My first book: YOU by Caroline Kepnes. 

I’m Audible customer, so 99% of all the books I complete are audiobooks. Yes, I can read, but I can’t sit still long enough to make it through a whole chapter. Sad, but true. 

As I listened to YOU, I found myself identifying with the narrator/main character. He was real, he was honest, he was a cynic. I was annoyed when he was annoyed with certain other characters for being pretentious about books and beers and club soda. I was on his team.

When it occurred to me that this person is a sociopath and I probably shouldn’t be rooting for him, I wondered if there was something to that. 

I’m watching MadMen now too. Same sort of deal. Don Draper isn’t a villain but he’s not exactly the hero type. I find myself rooting for him. It doesn’t hurt that he’s charismatic and good looking. But when his secretary thinks that her one night stand with him was something more than that I think, “She knows him. She knew what she was getting into.”

This seems to be a relatively new story trend. We’re all familiar with hero’s journey: Hero is normal, hero finds flaw/problem, hero struggles with flaw, hero finds sidekick or mentor to help him deal with flaw, hero overcomes flaw. Hero becomes stronger than before. Maybe we’re bored with the hero’s journey, it’s predictable. It’s common. Even my 8 year old notices: “Mommy, the good guy always wins.”

This is the villain’s journey. I don’t know how I’m supposed to feel after watching/reading a villain’s journey. Mostly, I feel confused, maybe worried, mad. Definitely not the feelings I get after a hero’s journey, renewed, relieved, resolved.

In a villain’s journey, the villain starts out with all the power and he declines through the story and oftentimes, ends up a pile of mush at the end. We are showed the villain’s back story so we can emphasize, maybe identify, with him, why he’s such a lunatic. (Read: Don Draper’s awful childhood and Maleficent’s stollen wings). Sometimes we think, “he’s doing awful things but for good reasons” (Read: Ray Donovan).

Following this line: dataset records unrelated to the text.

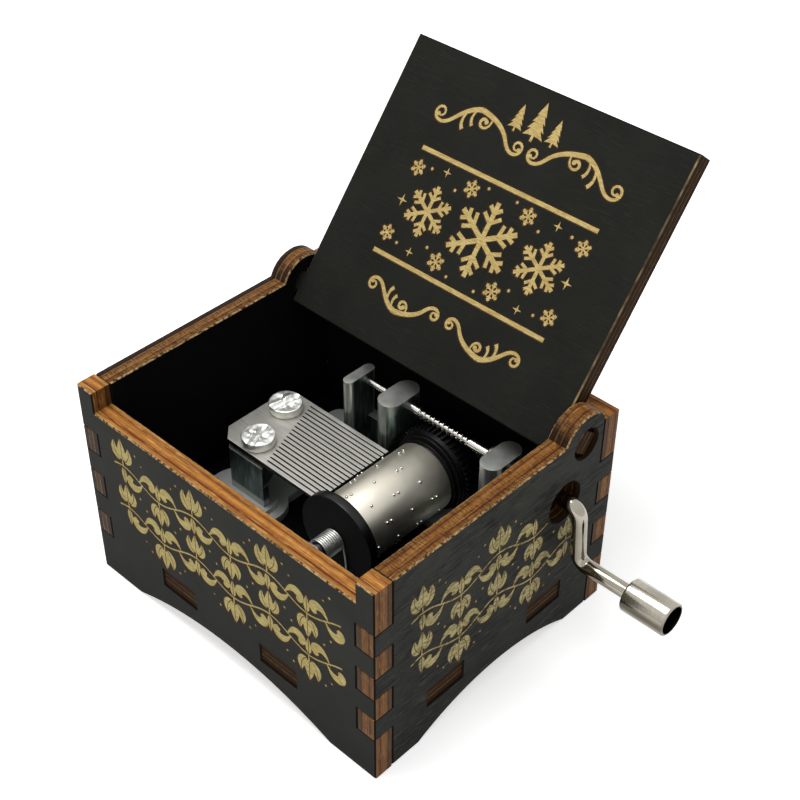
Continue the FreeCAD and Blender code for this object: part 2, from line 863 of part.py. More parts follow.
def check_spring():
    """One wire: a leg up from the casting, the coil round the sleeve, and a leg down again."""
    radius = spring_outer_radius - spring_wire / 2
    stops = winding(
        Vector(axle_x, coil_front, axle_z), Vector(-1, 0, 0), Vector(0, 0, 1), Vector(0, 1, 0),
        radius, spring_pitch, spring_turns, 0,
    )
    first_place, first_heading = stops[0]
    last_place = stops[-1][0]
    drift = spring_knee_drop * first_heading.y / first_heading.z
    knee_z = axle_z - spring_knee_drop
    first_leg = leg_places(Vector(first_place.x, first_place.y - drift, knee_z), first_place)
    last_leg = leg_places(Vector(last_place.x, last_place.y + drift, knee_z), last_place)
    edges = leg_edges(first_leg) + winding_edges(stops) + leg_edges(last_leg[::-1])
    gap = least_self_gap(edges, spring_wire, 4 * radius)
    print("check_spring: least gap to itself %.3f mm" % gap)
    return tube(edges, first_leg[0], Vector(0, 0, 1), spring_wire / 2)


def worm_shaft():
    """Steel shaft: thin in the posts, a shoulder each side of the worm, and the worm's thread."""
    shoulder_left = post_2_right + end_float
    shoulder_right = post_3_left - bush_flange_thickness - end_float
    pieces = [
        rod_x(shaft_y, shaft_z, shaft_radius, shaft_start, shoulder_left),
        rod_x(shaft_y, shaft_z, shaft_shoulder_radius, shoulder_left, worm_start + worm_pitch / 4),
        rod_x(shaft_y, shaft_z, worm_core_radius, worm_start + worm_pitch / 4, worm_end - worm_pitch / 4),
        rod_x(shaft_y, shaft_z, shaft_shoulder_radius, worm_end - worm_pitch / 4, shoulder_right),
        rod_x(shaft_y, shaft_z, shaft_radius, shoulder_right, shaft_end),
    ]
    stops = winding(
        Vector(worm_start, shaft_y, shaft_z), Vector(0, 1, 0), Vector(0, 0, 1), Vector(1, 0, 0),
        worm_helix_radius, worm_pitch, worm_turns, 0,
    )
    thread = tube(winding_edges(stops), stops[0][0], stops[0][1], worm_wire_radius)
    return joined(pieces).fuse(thread)


def shaft_bush():
    """Bush pressed into the post beside the crank; its hole lets the shaft turn."""
    sleeve = rod_x(shaft_y, shaft_z, bush_radius, post_3_left, post_3_right)
    flange = rod_x(shaft_y, shaft_z, bush_flange_radius, post_3_left - bush_flange_thickness, post_3_left)
    hole_radius = shaft_radius + running_clearance
    bore = rod_x(shaft_y, shaft_z, hole_radius, post_3_left - bush_flange_thickness, post_3_right)
    return joined([sleeve, flange]).cut(bore)


def crank_path(corner, heading_in, heading_out):
    """Start, middle and end of the bend at a square corner of the rod."""
    start = corner - heading_in * bend_radius
    end = corner + heading_out * bend_radius
    centre = start + heading_out * bend_radius
    middle = centre + (corner - centre) * (1 / math.sqrt(2))
    return start, middle, end


def crank_arm():
    """Rod bent twice at a right angle, bored for the shaft and turned down for the knob."""
    along = Vector(1, 0, 0)
    down = Vector(0, knob_y - shaft_y, knob_z - shaft_z)
    down.normalize()
    shaft_corner = Vector(arm_x, shaft_y, shaft_z)
    knob_corner = Vector(arm_x, knob_y, knob_z)
    rod_begin = Vector(rod_start, shaft_y, shaft_z)
    shoulder = Vector(knob_start - end_float, knob_y, knob_z)
    first = crank_path(shaft_corner, along, down)
    second = crank_path(knob_corner, down, along)
    edges = [
        Part.makeLine(rod_begin, first[0]),
        Part.Arc(*first).toShape(),
        Part.makeLine(first[2], second[0]),
        Part.Arc(*second).toShape(),
        Part.makeLine(second[2], shoulder),
    ]
    rod = tube(edges, rod_begin, along, rod_radius)
    stub_end = knob_start + knob_end_wall + end_float + rivet_thickness + rod_end_spare
    stub = rod_x(knob_y, knob_z, rod_end_radius, knob_start - end_float, stub_end)
    bore = rod_x(shaft_y, shaft_z, shaft_radius, rod_start, shaft_end)
    return joined([rod, stub]).cut(bore)


def crank_knob():
    """Turned sleeve, open at its outer end, with a wall that the rod's end passes through."""
    body = rod_x(knob_y, knob_z, knob_radius, knob_start, knob_end)
    rims = [e for e in body.Edges if e.Curve.TypeId == "Part::GeomCircle"]
    body = body.makeFillet(knob_edge, rims)
    bore = rod_x(knob_y, knob_z, knob_bore_radius, knob_start + knob_end_wall, knob_end)
    hole = rod_x(knob_y, knob_z, rod_end_radius + running_clearance, knob_start, knob_end)
    return body.cut([bore, hole])


def knob_rivet():
    """Washer riveted on the rod's end, inside the knob."""
    start = knob_start + knob_end_wall + end_float
    ring = rod_x(knob_y, knob_z, rivet_radius, start, start + rivet_thickness)
    return ring.cut(rod_x(knob_y, knob_z, rod_end_radius, start, start + rivet_thickness))


PIECES = {
    "front_wall": front_wall,
    "back_wall": back_wall,
    "left_wall": lambda: side_wall(0),
    "right_wall": right_wall,
    "floor_board": floor_board,
    "lid": lid,
    "movement_frame": movement_frame,
    "mounting_screws": mounting_screws,
    "comb": comb,
    "comb_spacer": comb_spacer,
    "comb_screws": comb_screws,
    "tuning_weights": tuning_weights,
    "cylinder_barrel": cylinder_barrel,
    "cylinder_pins": cylinder_pins,
    "cylinder_front_cap": cylinder_front_cap,
    "drive_gear": drive_gear,
    "cylinder_axle": cylinder_axle,
    "axle_washers": axle_washers,
    "axle_bracket": axle_bracket,
    "bracket_screw": bracket_screw,
    "check_spring": check_spring,
    "worm_shaft": worm_shaft,
    "shaft_bush": shaft_bush,
    "crank_arm": crank_arm,
    "crank_knob": crank_knob,
    "knob_rivet": knob_rivet,
}

os.makedirs("parts", exist_ok=True)
for name, make in PIECES.items():
    shape = make()
    shape.exportStep("parts/%s.step" % name)
    print("%-20s solids %2d  volume %9.3f" % (name, len(shape.Solids), shape.Volume))

print("lid closes through %.4f degrees, hinge at y %.4f z %.4f" % (180 - lid_elevation, hinge_y, hinge_z))
print("shaft axis y %.4f z %.4f, knob axis y %.4f z %.4f" % (shaft_y, shaft_z, knob_y, knob_z))
print("comb tips at x %.3f, lid tail %.3f" % (comb_tip, lid_tail))
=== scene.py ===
"""Looks of the wooden hand-cranked music box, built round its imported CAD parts."""
import math

import bmesh
import bpy
from mathutils import Matrix, Vector, geometry, noise


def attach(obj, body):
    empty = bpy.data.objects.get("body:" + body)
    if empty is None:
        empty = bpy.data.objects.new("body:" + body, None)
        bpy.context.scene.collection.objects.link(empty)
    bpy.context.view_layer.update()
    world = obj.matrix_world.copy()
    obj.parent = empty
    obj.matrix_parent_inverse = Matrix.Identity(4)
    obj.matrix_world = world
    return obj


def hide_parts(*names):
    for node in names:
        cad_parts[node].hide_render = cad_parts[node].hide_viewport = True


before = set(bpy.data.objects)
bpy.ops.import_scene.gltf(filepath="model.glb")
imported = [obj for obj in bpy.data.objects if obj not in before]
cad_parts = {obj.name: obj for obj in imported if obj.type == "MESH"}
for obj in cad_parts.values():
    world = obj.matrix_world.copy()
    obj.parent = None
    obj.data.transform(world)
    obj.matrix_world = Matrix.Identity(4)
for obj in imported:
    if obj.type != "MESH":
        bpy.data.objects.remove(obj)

MM = 0.001
X, Y, Z = Vector((1, 0, 0)), Vector((0, 1, 0)), Vector((0, 0, 1))
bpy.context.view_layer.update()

# Sizes and places, in millimetres. A point on a wall counts along the wall and up.
PLY = 3.66
BOARD_CHAMFER = 0.22
ENGRAVED_DEPTH = 0.1
BURNT_WIDTH = 0.17
EAR_FOOT = 37.4
WALL_TOP = 33
FRONT_FIELD = (7.2, 57.4)
SIDE_FIELD = (7.5, 46.0)
LID_SWING = 128.974
LID_LEAN = math.radians(180 - LID_SWING)
LID_PIVOT = (45.35, 37.3323)
LID_DRAWING_MIDDLE = 32.5
CRANK_HOLE = Vector((41.0, 28.0))
SHAFT_AXIS = (41.6, 28.2023)
KNOB_AXIS = (42.6992, 16.3531)
CYLINDER_AXIS = Vector((38.5, 0, 20.001))
SCREW_TOP = 24.901

# Material slots of a board, in the order in which finishes lists them
PAINTED, CUT, ENGRAVED, RIM, BACK, FREE, BURNT, IN_HOLES = range(8)


# Materials

def colour(tone):
    """Linear colour of a six-digit sRGB code. A colour that is linear already stays as it is."""
    if not isinstance(tone, str):
        return tone
    parts = [int(tone[i:i + 2], 16) / 255 for i in (0, 2, 4)]
    return tuple(p / 12.92 if p <= 0.04045 else ((p + 0.055) / 1.055) ** 2.4 for p in parts)


def spelled(socket):
    """The shader's own name of a socket that is written as a Python name."""
    return socket.replace("_", " ").title().replace("Ior", "IOR")


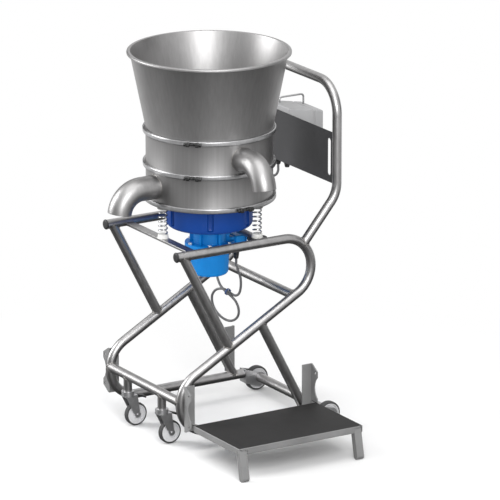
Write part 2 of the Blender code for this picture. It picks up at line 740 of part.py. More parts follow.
def make_fittings():
    face = box_front() + BOX_DEPTH + BEZEL_HEIGHT
    seat = -(BUTTON_TRAVEL + BEZEL_HEIGHT)
    looks = {"start_button": green, "stop_button": red, "main_switch": black}
    for name, x, z, radius in panel_fittings():
        turning = name == "main_switch"
        back = seat if turning else seat + BUTTON_TRAVEL
        length = SWITCH_LENGTH if turning else BUTTON_LENGTH
        mesh = rod_mesh(name, (0, back, 0), (0, back + length, 0), radius, SMALL_STEPS)
        knob = part(name, mesh, looks[name], location=(x, face, z))
        if turning:
            tall = math.sqrt(radius ** 2 - (SWITCH_GRIP_WIDTH / 2) ** 2) - GAP
            grip = box_mesh("switch_grip", (-SWITCH_GRIP_WIDTH / 2, back + length / 2, -tall),
                            (SWITCH_GRIP_WIDTH / 2, back + 2 * length, tall))
            join(knob, tool("switch_grip", grip, location=(x, face, z)))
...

While it sometimes feels wrong, it’s fun to watch the villain story unfold. We want to know what horrible thing made them who they are. It’s less predictable. We’ve seen the hero’s story and we know it by heart. The Villain’s Story is mysterious and new to us. 

That’s all it is. This entire post basically justifies my identification with the sociopath in YOU, with the narcissist in Don Draper, the vigilante in Ray Donovan, and with the vengeful Maleficent.

We’re not evil for empathizing with a seemingly human response to evil. We’re all human. (Except Maleficent is a fairy… but you get the idea.)